▸ **AVAILABLE DATA**
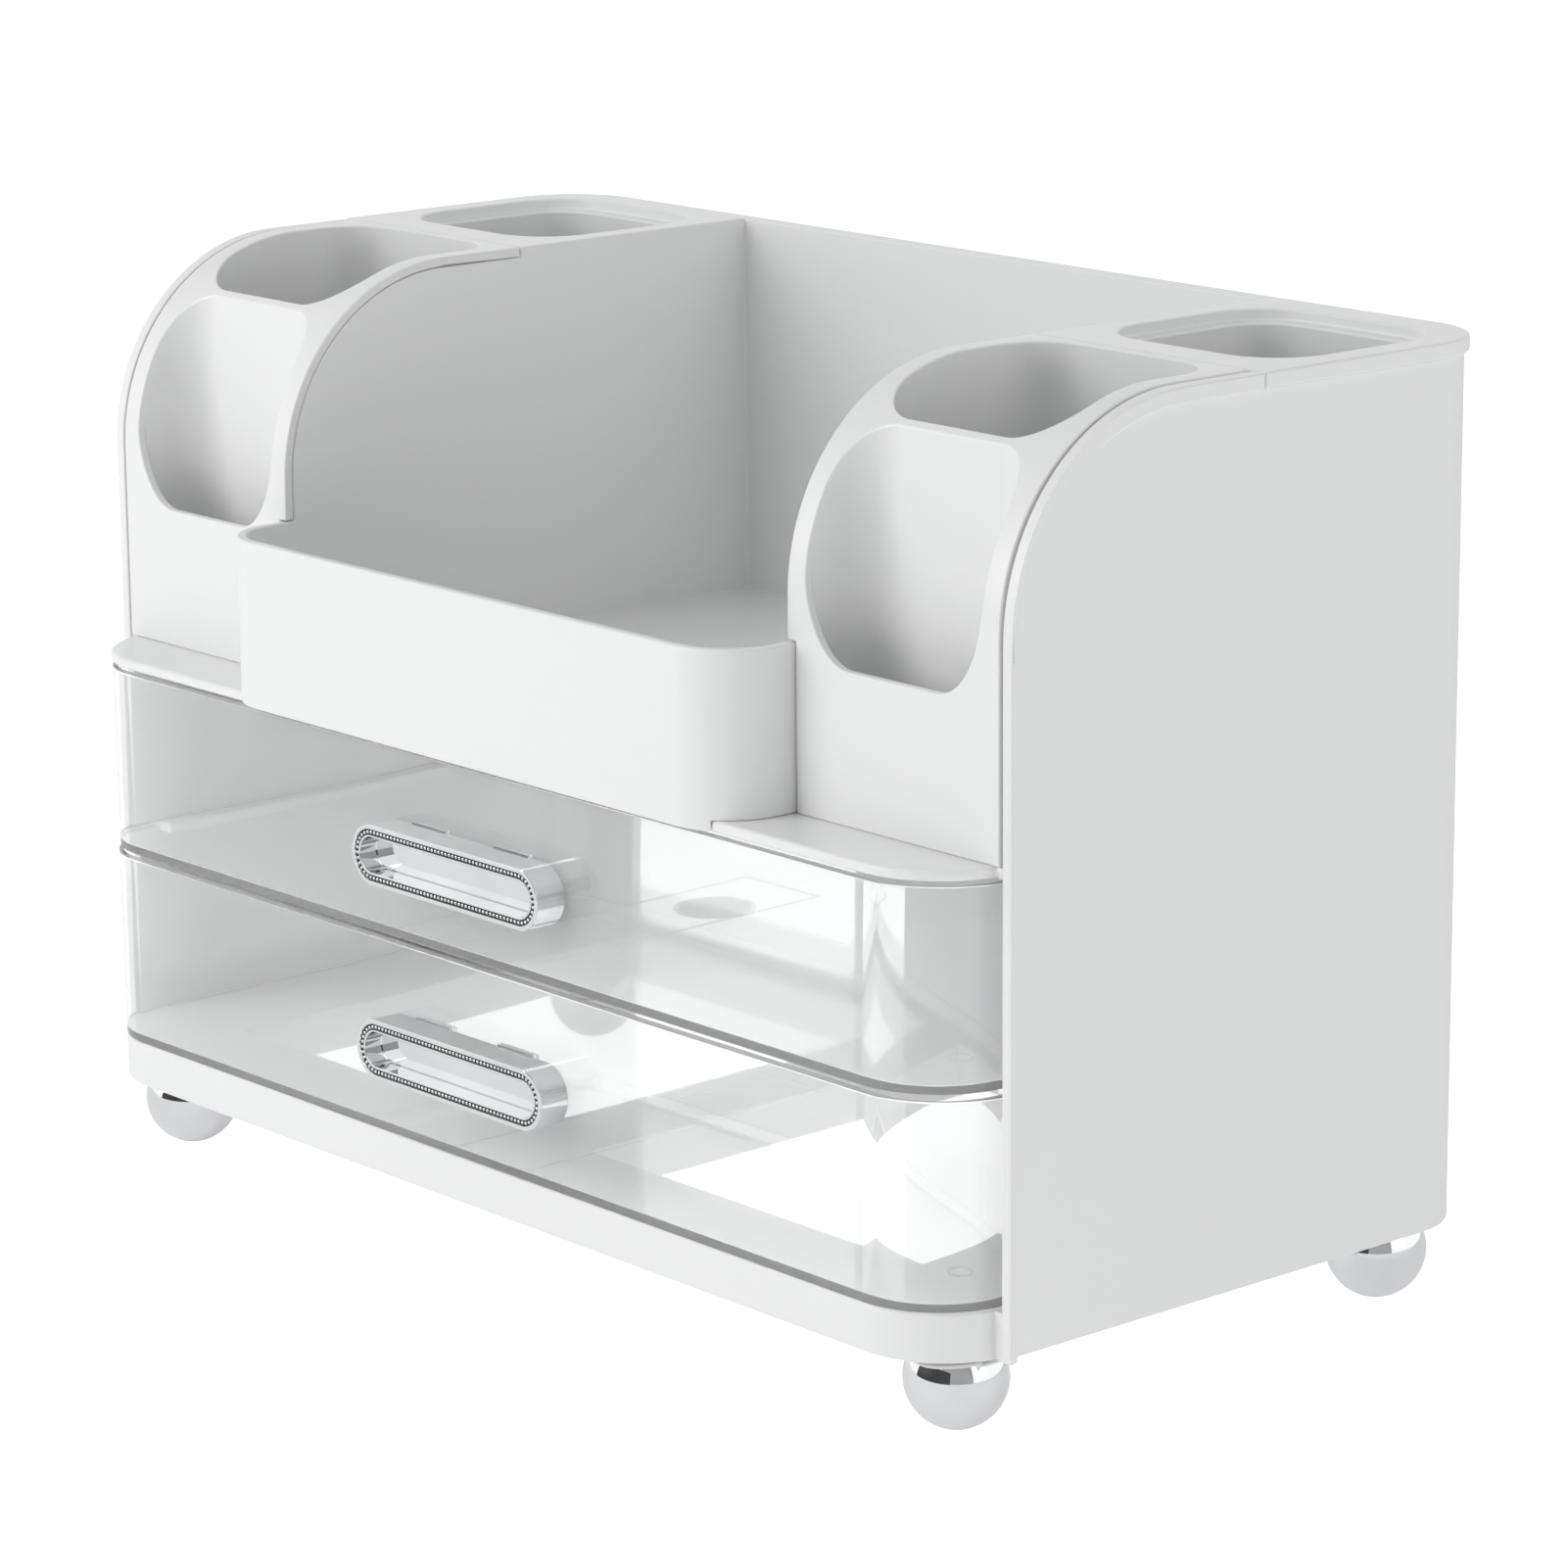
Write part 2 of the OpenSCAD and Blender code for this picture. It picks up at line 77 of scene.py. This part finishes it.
def addLamps():
    for lamp in lampSet:
        light = bpy.data.lights.new(lamp["name"], "AREA")
        light.shape = "SQUARE"
        light.size = lamp["size"]
        light.energy = lamp["power"]
        holder = bpy.data.objects.new(lamp["name"], light)
        bpy.context.scene.collection.objects.link(holder)
        holder.location = lamp["place"]
        aim = Vector(lamp["aim"]) - Vector(lamp["place"])
        holder.rotation_euler = aim.to_track_quat("-Z", "Y").to_euler()


worldLight = dict(shade=(0.95, 0.96, 0.97), strength=0.36, backdrop=1.12)


def seenDirectly(tree, *others):
    # 1 for camera rays and for these others, which all show the white background
    rays = tree.nodes.new("ShaderNodeLightPath")
    seen = rays.outputs["Is Camera Ray"]
    for kind in others:
        either = tree.nodes.new("ShaderNodeMath")
        either.operation = "MAXIMUM"
        tree.links.new(seen, either.inputs[0])
        tree.links.new(rays.outputs[kind], either.inputs[1])
        seen = either.outputs[0]
    return seen


def addWorld():
    world = bpy.data.worlds.new("studioWorld")
    bpy.context.scene.world = world
    world.use_nodes = True
    tree = world.node_tree
    tree.nodes.clear()
    output = tree.nodes.new("ShaderNodeOutputWorld")
    mix = tree.nodes.new("ShaderNodeMixShader")
    ambient = tree.nodes.new("ShaderNodeBackground")
    ambient.inputs["Color"].default_value = (*worldLight["shade"], 1)
    ambient.inputs["Strength"].default_value = worldLight["strength"]
    backdrop = tree.nodes.new("ShaderNodeBackground")
    backdrop.inputs["Color"].default_value = (1, 1, 1, 1)
    backdrop.inputs["Strength"].default_value = worldLight["backdrop"]
    tree.links.new(seenDirectly(tree, "Is Glossy Ray", "Is Transmission Ray"), mix.inputs[0])
    tree.links.new(ambient.outputs[0], mix.inputs[1])
    tree.links.new(backdrop.outputs[0], mix.inputs[2])
    tree.links.new(mix.outputs[0], output.inputs["Surface"])


def addObject(name, bm, materials):
    mesh = bpy.data.meshes.new(name)
    bm.to_mesh(mesh)
    bm.free()
    for material in materials:
        mesh.materials.append(material)
    made = bpy.data.objects.new(name, mesh)
    bpy.context.scene.collection.objects.link(made)
    return made


studioFloor = dict(
    reach=6,       # metres from the middle to each side
    paper=0.8,
    glow=1.0,      # what the camera sees
    bounce=0.42,   # what lights the object
    dimmed=0.35,   # share of the bounce that reflections leave out
)


def floorPaper():
    material = bpy.data.materials.new("studioFloor")
    material.use_nodes = True
    tree = material.node_tree
    tree.nodes.clear()
    output = tree.nodes.new("ShaderNodeOutputMaterial")
    paper = tree.nodes.new("ShaderNodeBsdfDiffuse")
    paper.inputs["Color"].default_value = (*[studioFloor["paper"]] * 3, 1)
    glow = tree.nodes.new("ShaderNodeEmission")
    glow.inputs["Strength"].default_value = studioFloor["glow"]
    bounce = tree.nodes.new("ShaderNodeEmission")
    bounce.inputs["Strength"].default_value = studioFloor["bounce"]
    rays = tree.nodes.new("ShaderNodeLightPath")
    dim = tree.nodes.new("ShaderNodeMath")
    dim.operation = "MULTIPLY"
    dim.inputs[1].default_value = studioFloor["dimmed"]
    tree.links.new(rays.outputs["Is Glossy Ray"], dim.inputs[0])
    dimmed = tree.nodes.new("ShaderNodeMixShader")
    tree.links.new(dim.outputs[0], dimmed.inputs[0])
    tree.links.new(bounce.outputs[0], dimmed.inputs[1])
    # glossy rays include those through clear plastic, so the glow comes after the dimming
    mix = tree.nodes.new("ShaderNodeMixShader")
    tree.links.new(seenDirectly(tree, "Is Transmission Ray"), mix.inputs[0])
    tree.links.new(dimmed.outputs[0], mix.inputs[1])
    tree.links.new(glow.outputs[0], mix.inputs[2])
    lit = tree.nodes.new("ShaderNodeAddShader")
    tree.links.new(paper.outputs[0], lit.inputs[0])
    tree.links.new(mix.outputs[0], lit.inputs[1])
    tree.links.new(lit.outputs[0], output.inputs["Surface"])
    return material


def addFloor():
    bm = bmesh.new()
    bmesh.ops.create_grid(bm, x_segments=1, y_segments=1, size=studioFloor["reach"])
    floor = addObject("studioFloor", bm, [floorPaper()])


# size and place in metres, turn in degrees
reflectedCards = [
    dict(name="studioDarkCard", size=(0.95, 0.34), place=(0.05, -0.62, 0.13), turn=0, shade=0.05, rough=0.8),
    dict(name="studioGreyCard", size=(2.4, 1.5), place=(1.4, -1.2, 0.6), turn=49, shade=0.5, rough=0.8),
]


def cardPaper(shape):
    material = bpy.data.materials.new(shape["name"])
    material.use_nodes = True
    shader = material.node_tree.nodes["Principled BSDF"]
    shader.inputs["Base Color"].default_value = (*[shape["shade"]] * 3, 1)
    shader.inputs["Roughness"].default_value = shape["rough"]
    return material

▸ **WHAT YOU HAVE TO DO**
Copy out every line where the word "scene" occurs.

▸ **SOLUTION BELOW**
Write part 2 of the OpenSCAD and Blender code for this picture. It picks up at line 77 of scene.py. This part finishes it.
        bpy.context.scene.collection.objects.link(holder)
    bpy.context.scene.world = world
    bpy.context.scene.collection.objects.link(made)